The pressure to meet expectations and the opportunities to commit fraud are sufficient to motivate someone to justify wrongdoing.

One example is the Hino case. Rather than spending the time to enhance the quality of their products, the manufacturer believed that manipulating the results of emission testing was the best approach to fulfill deadlines and meet standards for environmentally friendly vehicles.

Mitigation, robust internal control

Mitigating ESG-related fraud is challenging homework for businesses. Beginning with a risk assessment based on the fraud triangle hypothesis is conceivable.

Based on this assessment, companies may take actions to manage risks, such as preventing, detecting, and correcting them.

One of these measures, according to the COSO/ACFE’s “Fraud Risk Management Guide,” is to increase internal control.

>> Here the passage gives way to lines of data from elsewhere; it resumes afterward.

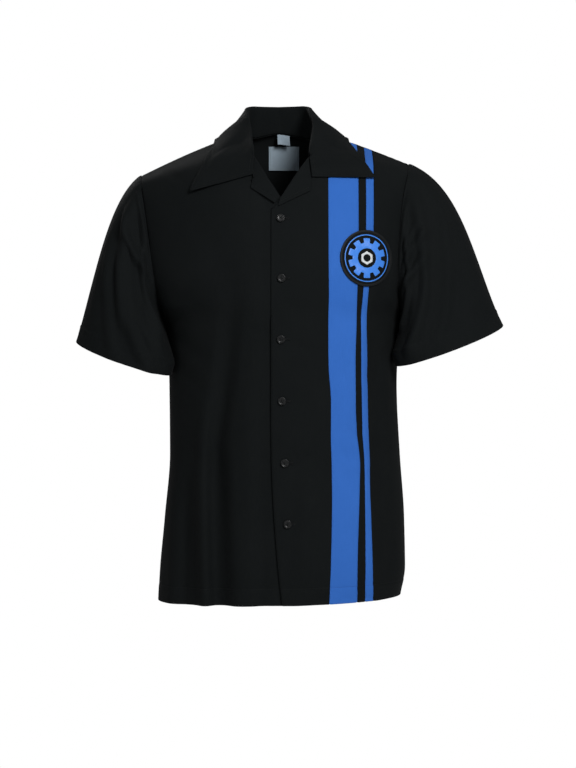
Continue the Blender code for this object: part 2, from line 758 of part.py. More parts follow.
def collar_section(sign, share):
    """The middle line of the collar's wall there: up from the seam, over the roll, and down over the shirt."""
    row = READ_COLLAR(share)
    side = "back" if share < COLLAR[3].share else "front"
    place = neck_place(side, sign, min(row.neck, 1))
    seam = body_point(*place) - body_normal(*place) * CLOTH / 2
    fold, edge = fold_point(sign, share), edge_point(sign, share)
    up = (fold - seam).normalized()
    seam = seam + up * STAND_GAP
    out = edge - fold
    out = (out - up * out.dot(up)).normalized()
    middle = fold - up * row.roll
    stand_top = middle - out * row.roll
    section = [seam.lerp(stand_top, way) for way in (0, 0.5, 1)]
    for turn in (45, 90, 135):
        angle = math.radians(turn)
        section.append(middle - out * row.roll * math.cos(angle) + up * row.roll * math.sin(angle))
    fall_top = middle + out * row.roll
    down = (edge - fall_top).normalized()
    bulge = (up - down * up.dot(down)).normalized() * FALL_PUFF * ridge_at(share)
    for way in spread(FALL_STEPS):
        straight = fall_top.lerp(edge, way) + bulge * math.sin(math.pi * way)
        section.append(pushed_clear(straight, collar_lift(share, way)) if way else straight)
    return section


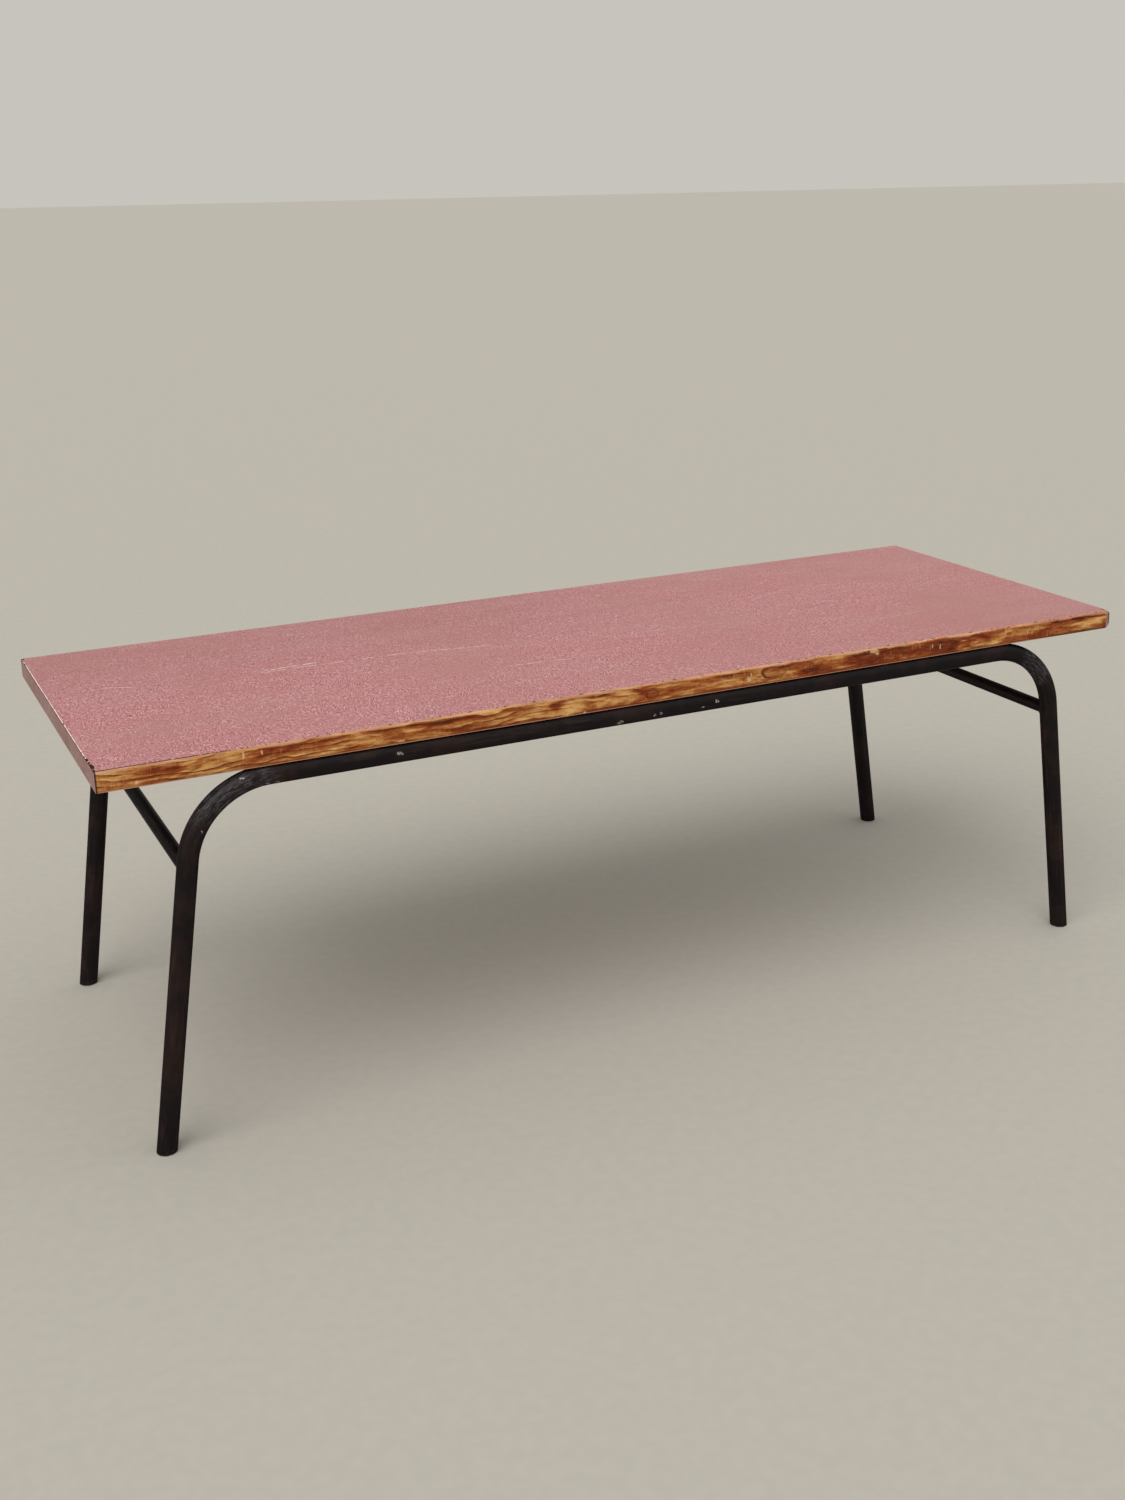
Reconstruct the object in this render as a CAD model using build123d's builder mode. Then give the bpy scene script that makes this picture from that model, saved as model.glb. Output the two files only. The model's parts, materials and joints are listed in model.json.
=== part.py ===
"""A long canteen table: a laminate-faced panel top with solid wood edges on a bent steel tube frame.

Frame of reference: millimetres, +Z up, origin on the floor under the middle of the top.
+X runs along the length, and -Y is the front long side.
"""

from build123d import *

import os
from math import atan2, cos, sin, tan

os.makedirs("parts", exist_ok=True)

# ---------------------------------------------------------------- driving dimensions
table_length = 2200.0
table_width = 780.0
table_height = 750.0

# top: a panel, faced above and below, with a solid wood lipping on each long edge and a band on each end
top_thickness = 39.0
laminate_thickness = 1.3
backing_thickness = 1.0
lipping_depth = 20.0
bare_lipping = 4.0  # strip of each lipping that the laminate leaves bare, rounded over
lower_arris = 1.5
end_bevel_run = 2.2  # bevel across the laminate's two short edges
end_bevel_drop = 1.0

# side frames: one tube each, bent into two legs and the rail under the top
tube_radius = 19.0
tube_wall = 1.5
rail_y = 377.0
foot_x = 1045.0  # leg centre line at the floor
knee_x = 935.0  # where the leg's and the rail's centre lines would cross
bend_radius = 160.0

# cross bars: one at each end, from front leg to back leg, just under the bends
bar_radius = 13.5
bar_wall = 1.5
bar_height = 541.0

# plugs that close the tubes at the floor
plug_head = 3.0
plug_stem = 25.0
plug_clearance = 0.05
plug_arris = 1.2

# lugs welded along the rails' inner sides, which the top is screwed down to
lug_stations = (-720.0, -250.0, 250.0, 720.0)
lug_length = 25.0
lug_thickness = 3.0
lug_inner_y = rail_y - 45.0
lug_outer_y = rail_y - 9.0
lug_corner = 5.0
screw_y = rail_y - 31.0

# slotted round-head wood screws
screw_radius = 2.5
screw_depth = 22.0  # how far the screw stands into the top
screw_point = 4.0
screw_head_radius = 4.75
screw_head_height = 3.0
screw_slot_width = 1.2
screw_slot_depth = 1.3
slot_turn = 47.0  # each screw was driven home at a different angle, in degrees
lug_hole_radius = 2.8
pilot_radius = 2.55
pilot_depth = 23.5

# welds
bead_width = 4.0
bead_chamfer = 2.4
lug_bead_radius = 3.6
lug_bead_length = 21.0
lug_bead_inset = 13.8  # bead's centre, in from the rail's centre line
lug_bead_drop = 2.3  # and below the lug

# ---------------------------------------------------------------- worked out from those
half_length = table_length / 2
half_width = table_width / 2
underside = table_height - top_thickness
under_laminate = table_height - laminate_thickness
core_half_length = half_length - laminate_thickness
core_half_width = half_width - lipping_depth
rail_height = underside - tube_radius
splay = atan2(foot_x - knee_x, rail_height)
bar_x = foot_x - bar_height * tan(splay)
lug_underside = underside - lug_thickness
screw_tip = underside + screw_depth
screw_head_bottom = lug_underside - screw_head_height
laminate_half_width = half_width - bare_lipping
below_floor = 40.0  # how far the legs run on before they are cut level
reach_x = foot_x + below_floor * tan(splay)

SIDES = {"front": -1, "back": 1}
ENDS = {"left": -1, "right": 1}


def finish(part, name):
    """Labels a finished piece and writes it as its own file."""
    part.label = name
    export_step(part, f"parts/{name}.step")


def leg_plane(end, side):
    """A plane at a leg's foot, with its Z up the leg's centre line."""
    return Plane(
        origin=(end * foot_x, side * rail_y, 0),
        x_dir=(cos(splay), 0, end * sin(splay)),
        z_dir=(-end * sin(splay), 0, cos(splay)),
    )


def screw_places():
    """Every fixing station, as (x, side)."""
    return [(x, side) for side in SIDES.values() for x in lug_stations]


# ---------------------------------------------------------------- the top
# The laminate's short edges are bevelled, so its outline is drawn from the front and run across.
with BuildPart() as laminate_top:
    with BuildSketch(Plane.XZ.offset(-laminate_half_width)):
        with BuildLine():
            Polyline(
                (-half_length, under_laminate),
                (-half_length, table_height - end_bevel_drop),
                (-half_length + end_bevel_run, table_height),
                (half_length - end_bevel_run, table_height),
                (half_length, table_height - end_bevel_drop),
                (half_length, under_laminate),
                close=True,
            )
        make_face()
    extrude(amount=2 * laminate_half_width)
finish(laminate_top.part, "laminate_top")

with BuildPart() as core_panel:
    with BuildSketch(Plane.XY.offset(underside + backing_thickness)):
        Rectangle(2 * core_half_length, 2 * core_half_width)
    extrude(amount=under_laminate - underside - backing_thickness)
    with BuildSketch(Plane.XY.offset(underside)):
        with Locations(*[(x, side * screw_y) for x, side in screw_places()]):
            Circle(pilot_radius)
    extrude(amount=pilot_depth, mode=Mode.SUBTRACT)
finish(core_panel.part, "core_panel")

with BuildPart() as backing_sheet:
    with BuildSketch(Plane.XY.offset(underside)):
        Rectangle(2 * core_half_length, 2 * core_half_width)
        with Locations(*[(x, side * screw_y) for x, side in screw_places()]):
            Circle(pilot_radius, mode=Mode.SUBTRACT)
    extrude(amount=backing_thickness)
finish(backing_sheet.part, "backing_sheet")

for side_name, side in SIDES.items():
    with BuildPart() as lipping:
        with BuildSketch(Plane.XY.offset(underside)):
            with Locations((0, side * (half_width - lipping_depth / 2))):
                Rectangle(2 * core_half_length, lipping_depth)
        extrude(amount=under_laminate - underside)
        outer_edges = lipping.faces().sort_by(Axis.Y)[0 if side < 0 else -1].edges().filter_by(Axis.X)
        fillet(outer_edges.sort_by(Axis.Z)[-1], radius=bare_lipping)
        outer_edges = lipping.faces().sort_by(Axis.Y)[0 if side < 0 else -1].edges().filter_by(Axis.X)
        fillet(outer_edges.sort_by(Axis.Z)[0], radius=lower_arris)
    finish(lipping.part, f"{side_name}_edge_lipping")

for end_name, end in ENDS.items():
    # a strip of laminate over the core's and the lippings' ends, trimmed to the lippings' outline
    with BuildPart() as end_band:
        with BuildSketch(Plane.YZ.offset(end * core_half_length)) as outline:
            with Locations((0, (underside + under_laminate) / 2)):
                Rectangle(table_width, under_laminate - underside)
            # the sketch's own Y runs up the band
            fillet(outline.vertices().group_by(Axis.Y)[-1], radius=bare_lipping)
            fillet(outline.vertices().group_by(Axis.Y)[0], radius=lower_arris)
        extrude(amount=end * laminate_thickness)
    finish(end_band.part, f"{end_name}_end_band")

# ---------------------------------------------------------------- the side frames
for side_name, side in SIDES.items():
    with BuildPart() as side_tube:
        with BuildLine(Plane.XZ.offset(-side * rail_y)) as centre_line:
            FilletPolyline(
                (-reach_x, -below_floor),
                (-knee_x, rail_height),
                (knee_x, rail_height),
                (reach_x, -below_floor),
                radius=bend_radius,
            )
        with BuildSketch(centre_line.line ^ 0):
            Circle(tube_radius)
            Circle(tube_radius - tube_wall, mode=Mode.SUBTRACT)
        sweep(path=centre_line.line)
        split(bisect_by=Plane.XY.offset(plug_head), keep=Keep.TOP)
    finish(side_tube.part, f"{side_name}_side_tube")

for end_name, end in ENDS.items():
    with BuildPart() as cross_bar:
        with BuildSketch(Plane.XZ.offset(-rail_y)):
            with Locations((end * bar_x, bar_height)):
                Circle(bar_radius)
                Circle(bar_radius - bar_wall, mode=Mode.SUBTRACT)
        extrude(amount=2 * rail_y)
        # each end is coped to sit round its leg
        for side in SIDES.values():
            with BuildSketch(leg_plane(end, side)):
                Circle(tube_radius)
            extrude(amount=table_height, mode=Mode.SUBTRACT)
    finish(cross_bar.part, f"{end_name}_cross_bar")

# The bead round each bar's end: all within a bead's width of both the leg and the bar.
cross_bar_beads = []
for end in ENDS.values():
    for side in SIDES.values():
        with BuildPart() as bead:
            with BuildSketch(Plane.XZ.offset(-side * rail_y)):
                with Locations((end * bar_x, bar_height)):
                    Circle(bar_radius + bead_width)
                    Circle(bar_radius, mode=Mode.SUBTRACT)
            extrude(amount=side * 2 * tube_radius)
            with BuildSketch(leg_plane(end, side)):
                Circle(tube_radius + bead_width)
            extrude(amount=table_height, mode=Mode.INTERSECT)
            with BuildSketch(leg_plane(end, side)):
                Circle(tube_radius)
            extrude(amount=table_height, mode=Mode.SUBTRACT)
            # the crest is the second longest edge, after the bead's outline on the leg
            chamfer(bead.edges().sort_by(SortBy.LENGTH)[-2], length=bead_chamfer)
        cross_bar_beads.append(bead.part)

with BuildPart() as cross_bar_welds:
    add(cross_bar_beads)
finish(cross_bar_welds.part, "cross_bar_welds")

# ---------------------------------------------------------------- foot plugs
for side_name, side in SIDES.items():
    for end_name, end in ENDS.items():
        with BuildPart() as plug_cap:
            with BuildSketch(leg_plane(end, side).offset(-below_floor)):
                Circle(tube_radius)
            extrude(amount=2 * below_floor)
            split(bisect_by=Plane.XY, keep=Keep.TOP)
            split(bisect_by=Plane.XY.offset(plug_head), keep=Keep.BOTTOM)
            fillet(plug_cap.faces().sort_by(Axis.Z)[0].edges(), radius=plug_arris)
        with BuildPart() as foot_plug:
            with BuildSketch(leg_plane(end, side).offset(-below_floor)):
                Circle(tube_radius - tube_wall - plug_clearance)
            extrude(amount=below_floor + plug_stem)
            split(bisect_by=Plane.XY.offset(plug_head / 2), keep=Keep.TOP)
            add(plug_cap.part)
        finish(foot_plug.part, f"foot_plug_{side_name}_{end_name}")

# ---------------------------------------------------------------- fixing lugs
for side_name, side in SIDES.items():
    for number, station in enumerate(lug_stations, start=1):
        with BuildPart() as lug:
            with BuildSketch(Plane.XY.offset(lug_underside)):
                with Locations((station, side * (lug_inner_y + lug_outer_y) / 2)):
                    Rectangle(lug_length, lug_outer_y - lug_inner_y)
                with Locations((station, side * screw_y)):
                    Circle(lug_hole_radius, mode=Mode.SUBTRACT)
            extrude(amount=lug_thickness)
            upright = lug.edges().filter_by(Axis.Z)
            inner_corners = upright.sort_by(Axis.Y)[-2:] if side < 0 else upright.sort_by(Axis.Y)[:2]
            fillet(inner_corners, radius=lug_corner)
            # the outer edge is ground to lie against the tube
            with BuildSketch(Plane.YZ.offset(station - lug_length)):
                with Locations((side * rail_y, rail_height)):
                    Circle(tube_radius)
            extrude(amount=2 * lug_length, mode=Mode.SUBTRACT)
        finish(lug.part, f"{side_name}_fixing_lug_{number}")

lug_beads = []
for station, side in screw_places():
    with BuildPart() as lug_bead:
        with BuildSketch(Plane.YZ.offset(station - lug_bead_length / 2)):
            with Locations((side * (rail_y - lug_bead_inset), lug_underside - lug_bead_drop)):
                Circle(lug_bead_radius)
            with Locations((side * rail_y, lug_underside + lug_bead_radius)):
                Rectangle(4 * tube_radius, 2 * lug_bead_radius, mode=Mode.SUBTRACT)
            with Locations((side * rail_y, rail_height)):
                Circle(tube_radius, mode=Mode.SUBTRACT)
        extrude(amount=lug_bead_length)
    lug_beads.append(lug_bead.part)

with BuildPart() as lug_welds:
    add(lug_beads)
finish(lug_welds.part, "lug_welds")

# ---------------------------------------------------------------- fixing screws
screws = []
for number, (station, side) in enumerate(screw_places()):
    with BuildPart() as screw:
        with BuildSketch(Plane.XZ.offset(-side * screw_y)):
            with BuildLine():
                Line((station, screw_head_bottom), (station, screw_tip))
                Line((station, screw_tip), (station + screw_radius, screw_tip - screw_point))
                Line((station + screw_radius, screw_tip - screw_point), (station + screw_radius, lug_underside))
                Line((station + screw_radius, lug_underside), (station + screw_head_radius, lug_underside))
                EllipticalCenterArc(
                    (station, lug_underside), screw_head_radius, screw_head_height, start_angle=270, arc_size=90
                )
            make_face()
        revolve(axis=Axis((station, side * screw_y, 0), (0, 0, 1)))
        with BuildSketch(Plane.XY.offset(screw_head_bottom)):
            with Locations((station, side * screw_y)):
                Rectangle(3 * screw_head_radius, screw_slot_width, rotation=number * slot_turn)
        extrude(amount=screw_slot_depth, mode=Mode.SUBTRACT)
    screws.append(screw.part)

with BuildPart() as fixing_screws:
    add(screws)
finish(fixing_screws.part, "fixing_screws")
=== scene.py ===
"""The looks of a long canteen table: a pink laminate top with worn wood edges on a black tube frame.

Everything is in metres in the frame's own axes: +Z up, -Y the front long side, -X the left end.
"""

import json
from functools import reduce
from math import atan2, ceil, cos, exp, hypot, pi, radians, sin, sqrt, tan

import bmesh
import bpy
from mathutils import Matrix, Vector, noise


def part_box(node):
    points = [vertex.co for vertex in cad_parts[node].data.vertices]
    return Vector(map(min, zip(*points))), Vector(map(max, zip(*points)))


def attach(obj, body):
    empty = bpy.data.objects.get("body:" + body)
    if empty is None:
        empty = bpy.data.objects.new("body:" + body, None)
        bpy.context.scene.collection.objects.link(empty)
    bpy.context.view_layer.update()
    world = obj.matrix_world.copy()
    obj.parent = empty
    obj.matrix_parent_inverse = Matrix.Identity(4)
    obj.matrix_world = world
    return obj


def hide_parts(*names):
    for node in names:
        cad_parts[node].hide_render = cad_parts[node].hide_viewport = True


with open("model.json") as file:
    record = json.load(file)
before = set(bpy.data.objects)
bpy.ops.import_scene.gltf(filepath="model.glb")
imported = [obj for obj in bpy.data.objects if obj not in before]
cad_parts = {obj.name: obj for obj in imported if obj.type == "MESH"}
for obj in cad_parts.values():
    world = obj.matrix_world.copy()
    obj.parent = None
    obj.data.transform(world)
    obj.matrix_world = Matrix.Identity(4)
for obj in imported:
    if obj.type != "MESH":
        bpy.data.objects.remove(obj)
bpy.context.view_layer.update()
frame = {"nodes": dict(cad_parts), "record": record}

# ---- sizes taken from the frame
MM = 0.001
SIDES = {"front": -1, "back": 1}
ENDS = {"left": -1, "right": 1}

top_low, top_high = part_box("laminate_top")
lipping_low, lipping_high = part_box("front_edge_lipping")
tube_low, tube_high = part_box("front_side_tube")
bar_low, bar_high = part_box("left_cross_bar")
lug_boxes = [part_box(f"front_fixing_lug_{number}") for number in range(1, 5)]
mounts = {mount["name"]: mount["pos_m"] for mount in frame["record"]["mounts"]}

half_length = top_high.x
table_height = top_high.z
under_laminate = top_low.z
laminate_half_width = top_high.y
half_width = -lipping_low.y
lipping_depth = lipping_high.y - lipping_low.y
core_half_length = lipping_high.x
underside = lipping_low.z
tube_radius = (tube_high.y - tube_low.y) / 2
rail_y = -(tube_high.y + tube_low.y) / 2
rail_height = tube_high.z - tube_radius
plug_head = tube_low.z
foot_x = -mounts["foot_front_left"][0]
bar_radius = (bar_high.z - bar_low.z) / 2
bar_height = (bar_high.z + bar_low.z) / 2
bar_x = -(bar_high.x + bar_low.x) / 2
splay = atan2(foot_x - bar_x, bar_height)
lug_underside = lug_boxes[0][0].z
lug_stations = [(low.x + high.x) / 2 for low, high in lug_boxes]
lug_bead_length = 2 * (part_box("lug_welds")[1].x - max(lug_stations))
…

Robust internal control is critical in the prevention and detection of fraud. According to ACFE’s Report to the Nations 2022, a rampant cause that underpins the prevalence of fraud in organizations is a lack of internal control, which accounts for roughly 29% of the cases.

Concretely strengthening internal controls, including the implementation of a whistleblowing system, vendor screening, employment background screening, and other compliance instruments, is essential. Companies can manage internal control measures independently.

These internal control measures, however, can also be carried out via collaboration with third parties that offer compliance services. As independence is critical in managing internal control, working with other parties that do not have an interest in the company may be the best option.